EXP make_EOr(EXP p1, EXP p2)
{
  EXP tmp = (EXP) malloc(sizeof(*tmp));
  if (!tmp)
  {
    fprintf(stderr, "Error: out of memory when allocating EXP!\n");
    exit(1);
  }
  tmp->kind = is_EOr;
  tmp->u.eor_.exp_1 = p1;
  tmp->u.eor_.exp_2 = p2;
  return tmp;
}
...
EXP make_ETrue()
{
  EXP tmp = (EXP) malloc(sizeof(*tmp));
  if (!tmp)
  {
    fprintf(stderr, "Error: out of memory when allocating EXP!\n");
    exit(1);
  }
  tmp->kind = is_ETrue;
  return tmp;
}
...


The ListEXP struct is automatically generated to represent the list of EXP. This is significantly different than the standard BNF Haskell mode, which usesHaskell's built-in lists. Currently for each class NAME that can be held in a list, a struct List NAME is generated. These are straightforward null-terminated linked lists and should be familiar to all C programmers. In the future this feature could be extended to C++'s Standard Template Library.

For example, here is the constructor for ListEXP:

ListEXP make_ListEXP(EXP p1, ListEXP p2)
{
  ListEXP tmp = (ListEXP) malloc(sizeof(*tmp));
  if (!tmp)
  {
    fprintf(stderr, "Error: out of memory when allocating ListEXP!\n");
    exit(1);
  }
  tmp->exp_ = p1;
  tmp->listexp_ = p2;
  return tmp;
}


The programmer can then traverse through the abstract syntax tree using the generated Skeleton files (see below). The PrettyPrinter is an example of this. It contains two functions that traverse the tree and return Strings. The "show" functions print a Haskell-like view of the data type names. The "print" function is a pretty-printer that uses simple heuristics (easily changed in the functions "renderC" and "renderS") to linearize the syntax tree.

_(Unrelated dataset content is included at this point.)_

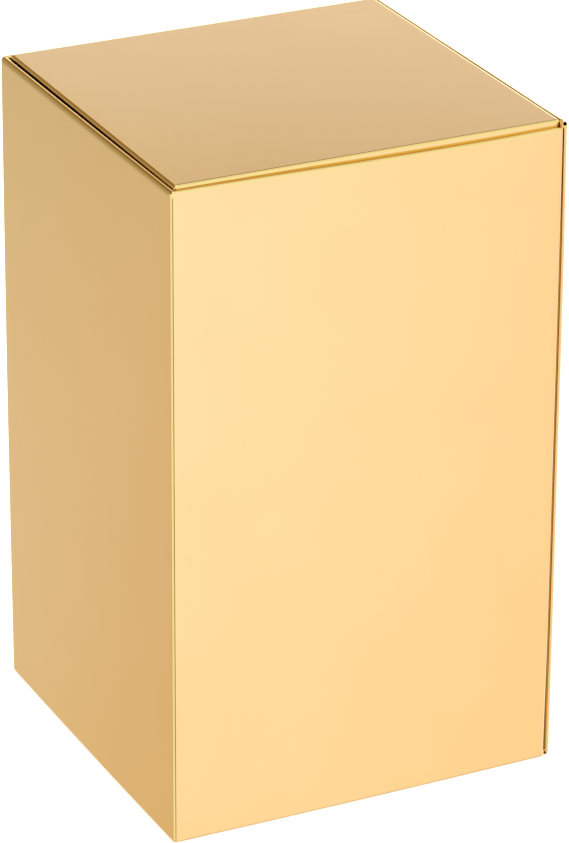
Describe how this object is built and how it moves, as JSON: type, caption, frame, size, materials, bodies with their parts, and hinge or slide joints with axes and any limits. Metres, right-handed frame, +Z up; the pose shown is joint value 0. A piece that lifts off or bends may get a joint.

We can see the PrettyPrinter class at work in the automatically generated file Test.c. Continuing our early example, let us write a simple input file in our language of boolean expressions:

true && (false || true);
true;
false || false

We can now test our parser using the Test class:

> ./testBoolExp testfile

Parse Succesful!

[Abstract Syntax]

(PROG [(AndExp TVal(OrExp FValTVal)), TVal, (OrExp FValFVal)])

[Linearized Tree]

true && (false || true) ;
true ;
false || false


Using the Skeleton File

Now that we have sucessfully constructed a parser, it's time to do something useful with it. This generally involves traversing the Abstract Syntax tree and producing a new data structure, such as translating from a high-level language to assembly code. To assist the programmer with this process the BNF Converter's C++ Mode provides the files Skeleton.h and Skeleton.c

This file is an empty skeleton that traverses the abstract syntax tree (currently doing nothing interesting). It uses simple switch statements to traverse the tree based on the kind field of the struct. For example, here is the code that would be generated for EXP, above:

void visitEXP(EXP _p_)
{
  switch(_p_->kind)
  {
  case is_EOr:
    /* Code for EOrGoes Here */
    visitEXP(_p_->u.eor_.exp_1);
    visitEXP(_p_->u.eor_.exp_2);
    break;
  case is_EAnd:
    /* Code for EAndGoes Here */
    visitEXP(_p_->u.eand_.exp_1);
    visitEXP(_p_->u.eand_.exp_2);
    break;
  case is_ETrue:
    /* Code for ETrueGoes Here */
    break;
  case is_EFalse:
    /* Code for EFalseGoes Here */
    break;
  case is_EVar:
    /* Code for EVarGoes Here */
    visitIdent(_p_->u.evar_.ident_);
    break;
  default:
    fprintf(stderr, "Error: bad kind field when printing EXP!\n");
    exit(1);
  }
}


To use the skeleton the programmer must generally do the following:
 From this point it should be fairly straightforward to implement the desired algorithm. Good examples of it can be found in the two functions in Printer.c

Known Issues

Here is a list of known issues with the BNF Converter's C Mode.

Keywords

C contains many more keywords than Haskell, and currently there is nothing to prevent a programmer from using these keywords in their LBNF grammar. For example:

Static.   Typedef   ::= Sychronized "." Switch ;

While this will be accepted by BNF it might result in un-compilable code, as the generated C occaisionally uses lowercase names for instance variables. As such programmers should generally avoid matching Label names with C keywords.


Reuse of Label Names

Reusing label names currently results in a warning from BNFC. However, for C this is a much more serious issue, as they are used for enumerated types. For example:

struct FOO_
{
  enum { is_BAR...} kind;
...
struct BAZ_
  enum { is_BAZ... /* Whoops! The compiler won't like this! */


The best solution is for the programmer to ensure that all label names are unique and not ignore the BNFC warning.